### EXERCISE DIRECTIONS
Extract all of the entries and give them again, word for word.
═══ INPUT ROWS
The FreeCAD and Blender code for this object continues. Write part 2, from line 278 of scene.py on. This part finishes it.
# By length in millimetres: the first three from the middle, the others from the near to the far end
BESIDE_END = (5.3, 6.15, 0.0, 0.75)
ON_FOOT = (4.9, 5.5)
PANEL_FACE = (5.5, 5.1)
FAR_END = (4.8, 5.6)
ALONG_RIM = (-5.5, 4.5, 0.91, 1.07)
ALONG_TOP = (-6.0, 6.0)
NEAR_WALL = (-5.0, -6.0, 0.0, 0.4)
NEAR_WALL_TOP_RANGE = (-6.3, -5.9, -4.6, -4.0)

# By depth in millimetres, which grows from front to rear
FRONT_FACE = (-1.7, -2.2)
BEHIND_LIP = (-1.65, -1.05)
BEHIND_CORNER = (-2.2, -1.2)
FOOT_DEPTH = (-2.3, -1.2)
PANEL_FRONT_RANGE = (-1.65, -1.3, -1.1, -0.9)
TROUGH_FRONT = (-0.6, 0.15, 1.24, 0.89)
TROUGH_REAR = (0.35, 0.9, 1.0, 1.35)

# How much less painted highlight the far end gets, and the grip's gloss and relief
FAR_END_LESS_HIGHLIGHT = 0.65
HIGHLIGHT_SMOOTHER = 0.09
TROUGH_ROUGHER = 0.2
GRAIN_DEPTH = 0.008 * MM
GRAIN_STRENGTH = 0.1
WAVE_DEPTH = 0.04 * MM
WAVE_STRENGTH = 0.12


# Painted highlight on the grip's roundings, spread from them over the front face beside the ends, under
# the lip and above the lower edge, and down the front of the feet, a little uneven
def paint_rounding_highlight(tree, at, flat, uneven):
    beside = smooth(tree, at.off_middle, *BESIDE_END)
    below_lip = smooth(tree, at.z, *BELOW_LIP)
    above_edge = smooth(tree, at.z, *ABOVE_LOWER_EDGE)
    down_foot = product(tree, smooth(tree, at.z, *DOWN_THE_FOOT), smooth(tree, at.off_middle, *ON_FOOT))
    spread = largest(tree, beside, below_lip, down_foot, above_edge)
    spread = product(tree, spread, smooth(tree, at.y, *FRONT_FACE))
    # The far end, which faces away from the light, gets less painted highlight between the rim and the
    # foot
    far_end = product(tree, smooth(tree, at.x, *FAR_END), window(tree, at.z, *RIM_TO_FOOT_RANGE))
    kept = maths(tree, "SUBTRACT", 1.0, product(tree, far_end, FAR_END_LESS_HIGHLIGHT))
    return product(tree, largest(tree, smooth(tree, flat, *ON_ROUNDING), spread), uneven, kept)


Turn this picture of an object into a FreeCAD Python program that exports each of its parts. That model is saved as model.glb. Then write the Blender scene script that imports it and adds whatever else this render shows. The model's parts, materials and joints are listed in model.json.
══════
### FULL RESPONSE
The FreeCAD and Blender code for this object continues. Write part 2, from line 278 of scene.py on. This part finishes it.
# By length in millimetres: the first three from the middle, the others from the near to the far end
BESIDE_END = (5.3, 6.15, 0.0, 0.75)
ON_FOOT = (4.9, 5.5)
PANEL_FACE = (5.5, 5.1)
FAR_END = (4.8, 5.6)
ALONG_RIM = (-5.5, 4.5, 0.91, 1.07)
ALONG_TOP = (-6.0, 6.0)
NEAR_WALL = (-5.0, -6.0, 0.0, 0.4)
NEAR_WALL_TOP_RANGE = (-6.3, -5.9, -4.6, -4.0)

# By depth in millimetres, which grows from front to rear
FRONT_FACE = (-1.7, -2.2)
BEHIND_LIP = (-1.65, -1.05)
BEHIND_CORNER = (-2.2, -1.2)
FOOT_DEPTH = (-2.3, -1.2)
PANEL_FRONT_RANGE = (-1.65, -1.3, -1.1, -0.9)
TROUGH_FRONT = (-0.6, 0.15, 1.24, 0.89)
TROUGH_REAR = (0.35, 0.9, 1.0, 1.35)

# How much less painted highlight the far end gets, and the grip's gloss and relief
FAR_END_LESS_HIGHLIGHT = 0.65
HIGHLIGHT_SMOOTHER = 0.09
TROUGH_ROUGHER = 0.2
GRAIN_DEPTH = 0.008 * MM
GRAIN_STRENGTH = 0.1
WAVE_DEPTH = 0.04 * MM
WAVE_STRENGTH = 0.12


# Painted highlight on the grip's roundings, spread from them over the front face beside the ends, under
# the lip and above the lower edge, and down the front of the feet, a little uneven
def paint_rounding_highlight(tree, at, flat, uneven):
    beside = smooth(tree, at.off_middle, *BESIDE_END)
    below_lip = smooth(tree, at.z, *BELOW_LIP)
    above_edge = smooth(tree, at.z, *ABOVE_LOWER_EDGE)
    down_foot = product(tree, smooth(tree, at.z, *DOWN_THE_FOOT), smooth(tree, at.off_middle, *ON_FOOT))
    spread = largest(tree, beside, below_lip, down_foot, above_edge)
    spread = product(tree, spread, smooth(tree, at.y, *FRONT_FACE))
    # The far end, which faces away from the light, gets less painted highlight between the rim and the
    # foot
    far_end = product(tree, smooth(tree, at.x, *FAR_END), window(tree, at.z, *RIM_TO_FOOT_RANGE))
    kept = maths(tree, "SUBTRACT", 1.0, product(tree, far_end, FAR_END_LESS_HIGHLIGHT))
    return product(tree, largest(tree, smooth(tree, flat, *ON_ROUNDING), spread), uneven, kept)


Turn this picture of an object into a FreeCAD Python program that exports each of its parts. That model is saved as model.glb. Then write the Blender scene script that imports it and adds whatever else this render shows. The model's parts, materials and joints are listed in model.json.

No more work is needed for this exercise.